The verdict of a special court based in The Netherlands on Tuesday found a Hezbollah member, Salim Ayyash, guilty in absentia of murder over the 2005 assassination of former prime minister Rafic Hariri, a Sunni.

The investigation did not establish a direct link with Hezbollah’s leadership but it stressed the evidently political nature of the crime.

“Hezbollah operatives do not freelance,” was how US Secretary of State Mike Pompeo put it.

By jumping into the mainstream political swamp, the militia group has exposed itself to being held responsible, if not accountable, for the shortcomings of the state.

Whatever investigations come to reveal of what triggered the August 4 port blast that killed more than 180 people, many Lebanese already agree one thing: that their entire corrupt ruling elite is the real culprit.

Whoever may have owned the stock of ammonium nitrate that blew up and devastated swathes of Beirut, the main powerbrokers of a system that Hezbollah dominates and protects all knew about it.

When protesters, in a rare show of non-sectarian unity, last year sought to bring down the system, it was Hezbollah that came to the rescue of Lebanon’s reviled class of hereditary political barons.

In this October 29, 2019 file photo, supporters of the Shiite Hezbollah terror group burn tents in the camp set up by anti-government protesters near the government palace, in Beirut, Lebanon. (AP Photo/Bilal Hussein, File)

‘De-facto ruler’

“To me that was a significant move. Hezbollah could have shielded itself from this role but chose to protect this house that’s collapsing,” said Sami Atallah, who heads the Lebanese Centre for Policy Studies.

Hezbollah has long enjoyed some level of popular legitimacy over its history of wars against Israel, which has spared it some of the spite directed at other parties.

The fervor surrounding Nasrallah as a religious leader also created a lese-majeste rule that made his fiercest opponents think twice about voicing their opinions with the same bravado they would use against other politicians.

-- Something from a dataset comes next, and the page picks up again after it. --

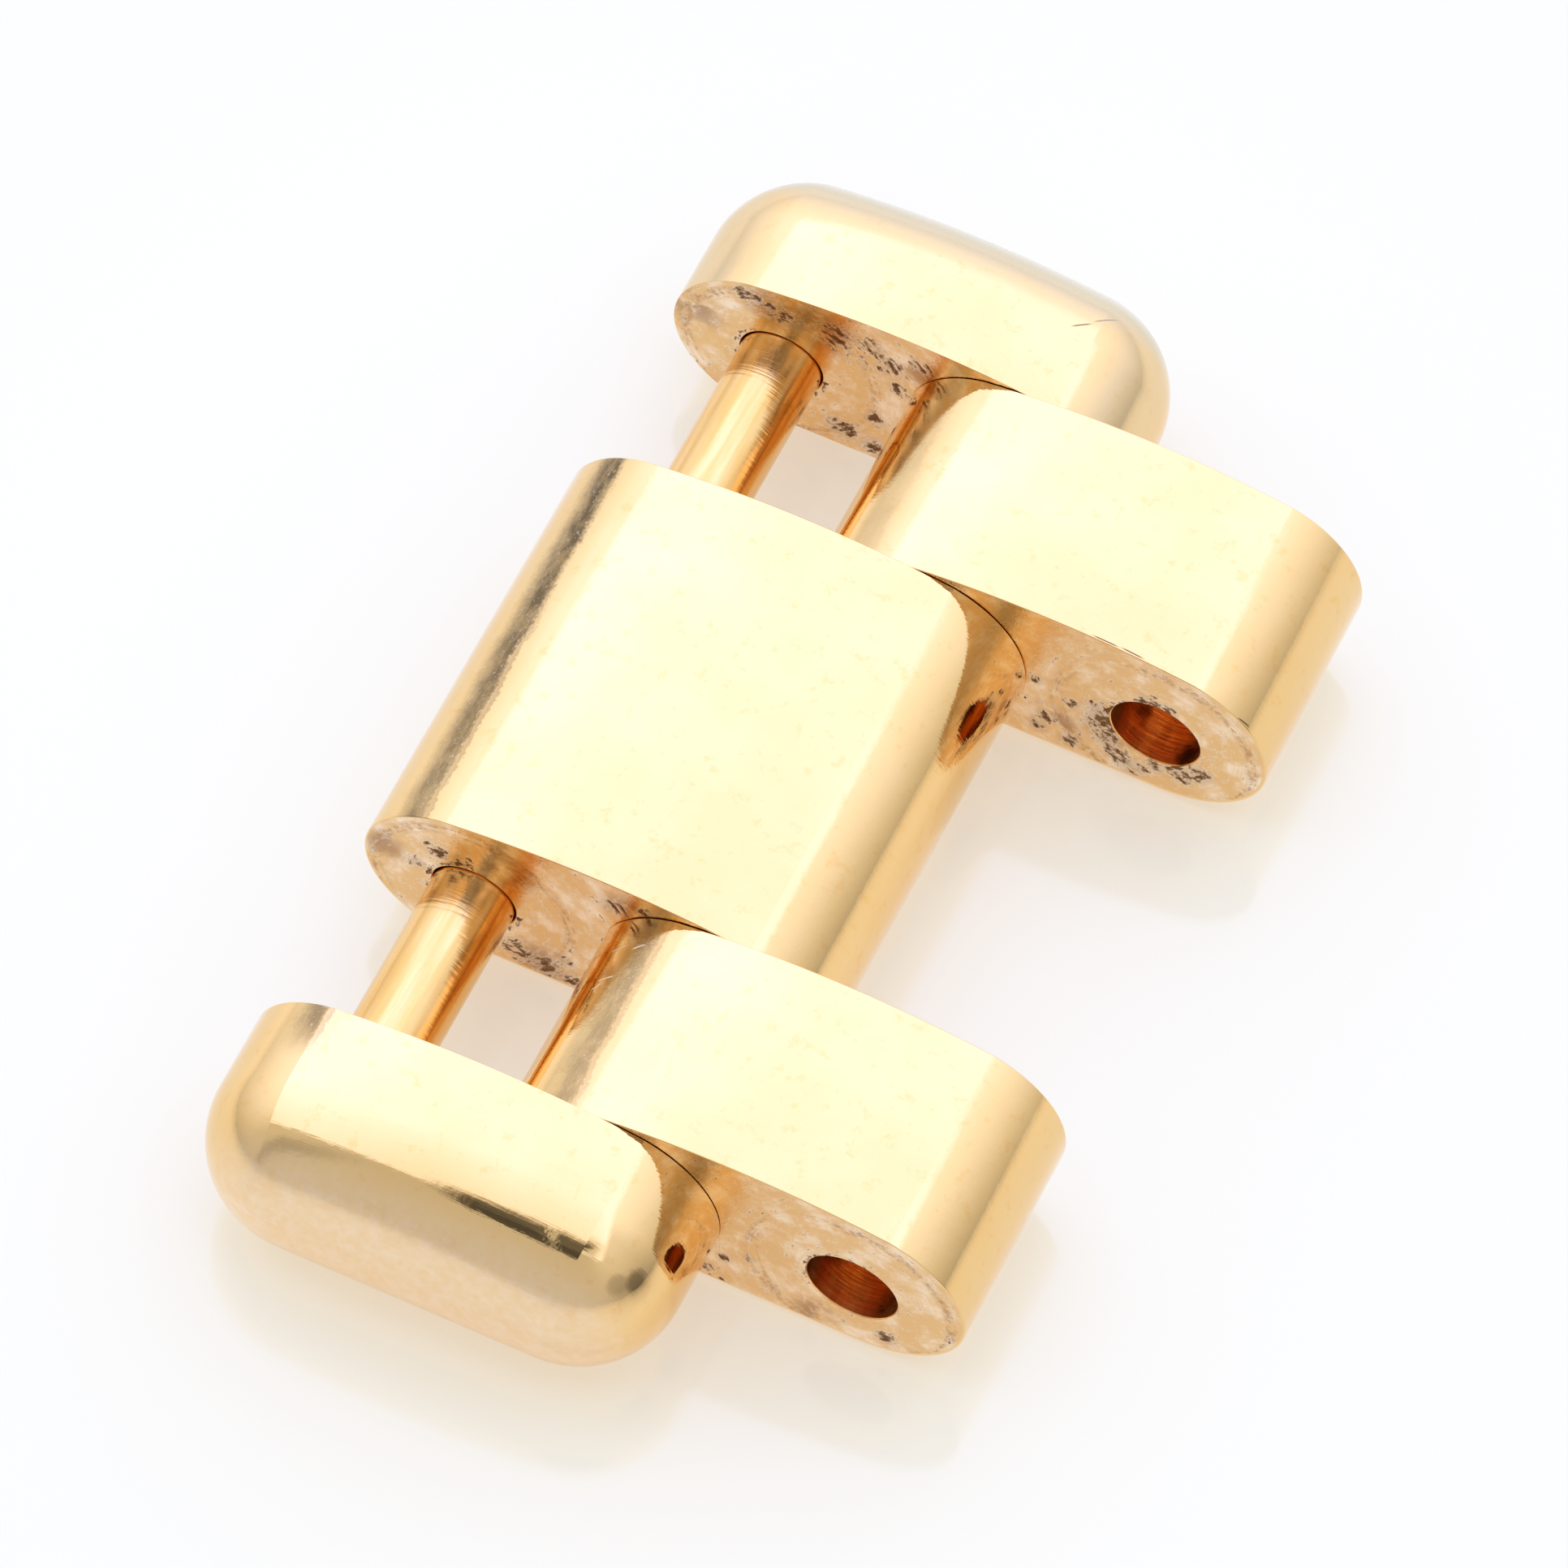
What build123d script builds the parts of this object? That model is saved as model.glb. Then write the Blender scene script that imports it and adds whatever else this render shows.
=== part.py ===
from build123d import *
import math
import os

os.makedirs("parts", exist_ok=True)

# Watch bracelet link: two rows of solid links side by side on a hinge pin, and a removable connecting pin.
# X runs along the bracelet, Y along the pins and Z up. The hinge pin's axis is at X = 0, the underside at Z = 0.

# Sizes in millimetres

# Side outline that every link shares
pin_spacing = 2.92
end_reach = 1.345
end_radius = 1.26
crease_angle = math.radians(15.8)
crown_angle = math.radians(10.15)
edge_break = 0.05

# Pins and bores
pin_drop = 0.08
pin_diameter = 1.0
running_clearance = 0.045
press_interference = 0.005
bore_mouth_break = 0.03
pin_end_chamfer = 0.1
hinge_pin_depth = 1.2
blind_end_room = 0.06

# Widths across the bracelet
centre_width = 5.19
intermediate_width = 2.58
outer_width = 2.13
side_clearance = 0.02
dome_land = 0.08

# Connecting pin: slotted head on the far side, thinner tail on the near side
head_diameter = 1.4
head_clearance = 0.04
head_recess_depth = 0.98
head_height = 0.62
head_edge = 0.08
slot_width = 0.24
slot_depth = 0.24
shank_entry = 0.3
shoulder_room = 0.03
shoulder_edge = 0.04
tail_diameter = 0.8
tail_clearance = 0.03
tail_length = 0.86
tail_chamfer = 0.08
tail_end_room = 0.12
relief_width = 0.12
relief_depth = 0.06

# Worked out from the sizes above
pin_radius = pin_diameter / 2
bore_radius = pin_radius + running_clearance
press_radius = pin_radius - press_interference
row_a_middle = -pin_spacing / 2
row_b_middle = pin_spacing / 2
centre_side = centre_width / 2
inner_side = centre_side + side_clearance
outer_side = inner_side + intermediate_width
cheek = outer_side + side_clearance
edge_of_bracelet = cheek + outer_width
pin_height = end_radius - pin_drop
end_centre = pin_spacing / 2 + end_reach - end_radius
crease_offset = end_centre + end_radius * math.sin(crease_angle)
crease_height = end_radius + end_radius * math.cos(crease_angle)
thickness = crease_height + crease_offset * math.tan(crown_angle / 2)
dome_radius = end_radius - dome_land


def draw_outline(middle):
    """One link's side outline in the open line sketch: round ends, crowned top, flat underside."""
    low_right = (middle + end_centre, 0)
    low_left = (middle - end_centre, 0)
    tip_right = (middle + end_centre + end_radius, end_radius)
    tip_left = (middle - end_centre - end_radius, end_radius)
    crease_right = (middle + crease_offset, crease_height)
    crease_left = (middle - crease_offset, crease_height)
    ThreePointArc(low_right, tip_right, crease_right)
    ThreePointArc(crease_right, (middle, thickness), crease_left)
    ThreePointArc(crease_left, tip_left, low_left)
    Line(low_left, low_right)


# Centre link, the wide one: tight on the hinge pin, free on the connecting pin
with BuildPart() as centre_link:
    with BuildSketch(Plane.XZ.offset(centre_side)):
        with BuildLine():
            draw_outline(row_a_middle)
        make_face()
    extrude(amount=-centre_width)
    rims = centre_link.faces().sort_by(Axis.Y)[0].outer_wire().edges()
    rims += centre_link.faces().sort_by(Axis.Y)[-1].outer_wire().edges()
    fillet(rims, edge_break)
    with BuildSketch(Plane.XZ.offset(centre_side)):
        with Locations((0, pin_height)):
            Circle(press_radius)
        with Locations((-pin_spacing, pin_height)):
            Circle(bore_radius)
    extrude(amount=-centre_width, mode=Mode.SUBTRACT)
    mouths = centre_link.faces().sort_by(Axis.Y)[0].inner_wires().edges()
    mouths += centre_link.faces().sort_by(Axis.Y)[-1].inner_wires().edges()
    chamfer(mouths, bore_mouth_break)
centre_link.part.label = "centre_link"
export_step(centre_link.part, "parts/centre_link.step")

# Far outer link: rounded outer side with the recess for the connecting pin's head, blind hole for the hinge pin
with BuildPart() as outer_link_far:
    with BuildSketch(Plane.XZ.offset(-cheek)):
        with BuildLine():
            draw_outline(row_a_middle)
        make_face()
    extrude(amount=-outer_width)
    fillet(outer_link_far.faces().sort_by(Axis.Y)[-1].outer_wire().edges(), dome_radius)
    with BuildSketch(Plane.XZ.offset(-cheek)):
        with Locations((0, pin_height)):
            Circle(press_radius)
    extrude(amount=-hinge_pin_depth - blind_end_room, mode=Mode.SUBTRACT)
    with BuildSketch(Plane.XZ.offset(-edge_of_bracelet - head_clearance)):
        with Locations((-pin_spacing, pin_height)):
            Circle(head_diameter / 2 + head_clearance)
    extrude(amount=head_recess_depth + head_clearance, mode=Mode.SUBTRACT)
    with BuildSketch(Plane.XZ.offset(-cheek)):
        with Locations((-pin_spacing, pin_height)):
            Circle(bore_radius)
    extrude(amount=-outer_width + head_recess_depth, mode=Mode.SUBTRACT)
    inner_face = outer_link_far.faces().filter_by(Axis.Y).sort_by(Axis.Y)[0]
    chamfer(inner_face.inner_wires().edges(), bore_mouth_break)
    inner_face = outer_link_far.faces().filter_by(Axis.Y).sort_by(Axis.Y)[0]
    chamfer(inner_face.outer_wire().edges(), edge_break)
outer_link_far.part.label = "outer_link_far"
export_step(outer_link_far.part, "parts/outer_link_far.step")

# Near outer link: rounded outer side with no opening, blind holes for the hinge pin and for the connecting pin's tail
with BuildPart() as outer_link_near:
    with BuildSketch(Plane.XZ.offset(edge_of_bracelet)):
        with BuildLine():
            draw_outline(row_a_middle)
        make_face()
    extrude(amount=-outer_width)
    fillet(outer_link_near.faces().sort_by(Axis.Y)[0].outer_wire().edges(), dome_radius)
    with BuildSketch(Plane.XZ.offset(cheek)):
        with Locations((0, pin_height)):
            Circle(press_radius)
    extrude(amount=hinge_pin_depth + blind_end_room, mode=Mode.SUBTRACT)
    with BuildSketch(Plane.XZ.offset(cheek)):
        with Locations((-pin_spacing, pin_height)):
            Circle(bore_radius)
    extrude(amount=shank_entry, mode=Mode.SUBTRACT)
    with BuildSketch(Plane.XZ.offset(cheek)):
        with Locations((-pin_spacing, pin_height)):
            Circle(tail_diameter / 2 + tail_clearance)
    extrude(amount=shank_entry - shoulder_room + tail_length + tail_end_room, mode=Mode.SUBTRACT)
    inner_face = outer_link_near.faces().filter_by(Axis.Y).sort_by(Axis.Y)[-1]
    chamfer(inner_face.inner_wires().edges(), bore_mouth_break)
    inner_face = outer_link_near.faces().filter_by(Axis.Y).sort_by(Axis.Y)[-1]
    chamfer(inner_face.outer_wire().edges(), edge_break)
outer_link_near.part.label = "outer_link_near"
export_step(outer_link_near.part, "parts/outer_link_near.step")

# Far intermediate link, half a link further along: swings on the hinge pin, its other bore waits for the next row
with BuildPart() as intermediate_link_far:
    with BuildSketch(Plane.XZ.offset(-inner_side)):
        with BuildLine():
            draw_outline(row_b_middle)
        make_face()
    extrude(amount=-intermediate_width)
    rims = intermediate_link_far.faces().sort_by(Axis.Y)[0].outer_wire().edges()
    rims += intermediate_link_far.faces().sort_by(Axis.Y)[-1].outer_wire().edges()
    fillet(rims, edge_break)
    with BuildSketch(Plane.XZ.offset(-inner_side)):
        with Locations((0, pin_height), (pin_spacing, pin_height)):
            Circle(bore_radius)
    extrude(amount=-intermediate_width, mode=Mode.SUBTRACT)
    mouths = intermediate_link_far.faces().sort_by(Axis.Y)[0].inner_wires().edges()
    mouths += intermediate_link_far.faces().sort_by(Axis.Y)[-1].inner_wires().edges()
    chamfer(mouths, bore_mouth_break)
intermediate_link_far.part.label = "intermediate_link_far"
export_step(intermediate_link_far.part, "parts/intermediate_link_far.step")

# Near intermediate link, the same form between the centre link and the near outer link
with BuildPart() as intermediate_link_near:
    with BuildSketch(Plane.XZ.offset(outer_side)):
        with BuildLine():
            draw_outline(row_b_middle)
        make_face()
    extrude(amount=-intermediate_width)
    rims = intermediate_link_near.faces().sort_by(Axis.Y)[0].outer_wire().edges()
    rims += intermediate_link_near.faces().sort_by(Axis.Y)[-1].outer_wire().edges()
    fillet(rims, edge_break)
    with BuildSketch(Plane.XZ.offset(outer_side)):
        with Locations((0, pin_height), (pin_spacing, pin_height)):
            Circle(bore_radius)
    extrude(amount=-intermediate_width, mode=Mode.SUBTRACT)
    mouths = intermediate_link_near.faces().sort_by(Axis.Y)[0].inner_wires().edges()
    mouths += intermediate_link_near.faces().sort_by(Axis.Y)[-1].inner_wires().edges()
    chamfer(mouths, bore_mouth_break)
intermediate_link_near.part.label = "intermediate_link_near"
export_step(intermediate_link_near.part, "parts/intermediate_link_near.step")

# Hinge pin: plain, pressed into the outer links and the centre link, the intermediate links turn on it
with BuildPart() as hinge_pin:
    with BuildSketch(Plane.XZ.offset(cheek + hinge_pin_depth)):
        with Locations((0, pin_height)):
            Circle(pin_radius)
    extrude(amount=-2 * (cheek + hinge_pin_depth))
    chamfer(hinge_pin.edges().filter_by(GeomType.CIRCLE), pin_end_chamfer)
hinge_pin.part.label = "hinge_pin"
export_step(hinge_pin.part, "parts/hinge_pin.step")

# Connecting pin, turned about its axis: head in the far recess, plain shank, relief and tail in the near hole
head_seat = edge_of_bracelet - head_recess_depth
head_top = head_seat + head_height
shoulder = -cheek - shank_entry + shoulder_room
tail_end = shoulder - tail_length
head_radius = head_diameter / 2
tail_radius = tail_diameter / 2
pin_axis = Plane(origin=(-pin_spacing, 0, pin_height), x_dir=(0, 1, 0), z_dir=(1, 0, 0))
with BuildPart() as connecting_pin:
    with BuildSketch(pin_axis):
        with BuildLine():
            Polyline(
                (head_top, 0),
                (head_top, head_radius - head_edge),
                (head_top - head_edge, head_radius),
                (head_seat, head_radius),
                (head_seat, pin_radius),
                (shoulder + shoulder_edge, pin_radius),
                (shoulder, pin_radius - shoulder_edge),
                (shoulder, tail_radius - relief_depth),
                (shoulder - relief_width, tail_radius - relief_depth),
                (shoulder - relief_width - relief_depth, tail_radius),
                (tail_end + tail_chamfer, tail_radius),
                (tail_end, tail_radius - tail_chamfer),
                (tail_end, 0),
                close=True,
            )
        make_face()
    revolve(axis=Axis((-pin_spacing, 0, pin_height), (0, 1, 0)))
    with BuildSketch(Plane.XZ.offset(-head_top)):
        with Locations((-pin_spacing, pin_height)):
            Rectangle(head_diameter, slot_width)
    extrude(amount=slot_depth, mode=Mode.SUBTRACT)
connecting_pin.part.label = "connecting_pin"
export_step(connecting_pin.part, "parts/connecting_pin.step")
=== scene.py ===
import math

import bmesh
import bpy
from mathutils import Euler, Matrix, Vector


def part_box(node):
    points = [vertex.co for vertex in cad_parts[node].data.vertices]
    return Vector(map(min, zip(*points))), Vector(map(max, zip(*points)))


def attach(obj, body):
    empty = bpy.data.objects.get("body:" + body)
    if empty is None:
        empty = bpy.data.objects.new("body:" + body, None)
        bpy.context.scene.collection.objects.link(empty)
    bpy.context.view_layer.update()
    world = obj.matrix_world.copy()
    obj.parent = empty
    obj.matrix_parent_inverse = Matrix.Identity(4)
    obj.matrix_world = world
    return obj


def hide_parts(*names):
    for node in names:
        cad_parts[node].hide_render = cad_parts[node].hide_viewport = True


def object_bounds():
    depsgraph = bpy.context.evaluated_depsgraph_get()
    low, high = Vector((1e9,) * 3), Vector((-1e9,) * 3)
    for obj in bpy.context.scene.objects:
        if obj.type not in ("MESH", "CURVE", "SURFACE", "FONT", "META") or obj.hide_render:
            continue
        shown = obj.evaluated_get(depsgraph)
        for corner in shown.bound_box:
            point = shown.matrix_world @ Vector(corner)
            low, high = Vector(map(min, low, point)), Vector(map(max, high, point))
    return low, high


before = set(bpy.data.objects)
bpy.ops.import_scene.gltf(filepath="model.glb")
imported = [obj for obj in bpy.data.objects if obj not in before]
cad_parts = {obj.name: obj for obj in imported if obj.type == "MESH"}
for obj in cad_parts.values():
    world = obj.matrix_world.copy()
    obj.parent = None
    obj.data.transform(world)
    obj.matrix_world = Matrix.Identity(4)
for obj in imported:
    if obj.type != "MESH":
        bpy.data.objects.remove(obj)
cad_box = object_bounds()

MM = 0.001

# Side outline of a link and the fits, in metres
end_radius = 1.26 * MM
crease_angle = math.radians(15.8)
edge_break = 0.05 * MM
inner_edge_break = 0.005 * MM
dome_land = 0.08 * MM
bore_mouth_break = 0.012 * MM
running_clearance = 0.045 * MM
pin_gap = 0.016 * MM
press_interference = 0.005 * MM
seam_take_up = 0.012 * MM

# Depths of the blind holes, and the connecting pin's steps
blind_end_room = 0.06 * MM
pin_end_chamfer = 0.1 * MM
head_clearance = 0.04 * MM
head_recess_depth = 0.98 * MM
head_height = 0.62 * MM
head_edge = 0.08 * MM
bore_overrun = 0.1 * MM
recess_overrun = 1 * MM
slot_width = 0.24 * MM
slot_depth = 0.24 * MM
shank_entry = 0.3 * MM
shoulder_room = 0.03 * MM
shoulder_edge = 0.04 * MM
tail_diameter = 0.8 * MM
tail_clearance = 0.03 * MM
tail_chamfer = 0.08 * MM
tail_end_room = 0.12 * MM
relief_width = 0.12 * MM
relief_depth = 0.06 * MM
thread_pitch = 0.2 * MM
thread_depth = 0.05 * MM

# Mesh steps
end_steps = 44
crown_steps = 20
flat_steps = 10
break_steps = 6
dome_steps = 30
crease_fade = 12
hole_steps = 96
thread_steps = 60
sharp_turn = math.radians(25)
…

That restraint was laid to rest after the August 4 deadly blast as an angry public let rip at their political leadership, Nasrallah included, in ways not seen before.

Anti-government protesters near the Lebanese parliament building, a week after the massive explosion in Beirut, Lebanon, August 11, 2020. (AP Photo/Felipe Dana)

Many Lebanese saw the explosion as the starkest evidence yet that corruption kills. Tongues have loosened now and ridiculing Hezbollah is no longer sacrilege.

A widely shared meme had a screen grab of Nasrallah choking back tears over the killing of Iranian spymaster Qasem Soleimani in a US drone strike in Iraq earlier this year, contrasting with another of him looking composed and smiling after the Beirut blast.

Lebanon’s worst peacetime disaster left more than 6,000 people wounded and maimed, 70,000 jobless, and hundreds of thousands without a home.

Many victims said they will never forgive the state for failing to prevent the blast, and also for failing to respond adequately.

Activist Naji Abou Khalil said that before the explosion “Hezbollah had managed to cast itself as an anti-establishment party.”

Hezbollah fighters stand in formation at a rally to mark Jerusalem Day or Al-Quds Day, in a southern suburb of Beirut, Lebanon, on May 31, 2019. (AP Photo/Hassan Ammar)

“Now Hezbollah’s image as a governing party like any other dominates that of the resistance party,” said Abou Khalil, also an executive committee member of the reformist and secular National Bloc party.

Hezbollah long had the best of both worlds, wielding considerable behind-the-scenes power without having to answer publicly for its decisions.

Now it is finding that being the boss comes with drawbacks, Halabi said of the movement which dominates parliament and government with its allies.

“Hezbollah is the de-facto ruler and everything that happens falls under its authority, and the… ruler is always the one who bears responsibility for any negative consequences that occur,” he said.

Times of Israel staff contributed to this report.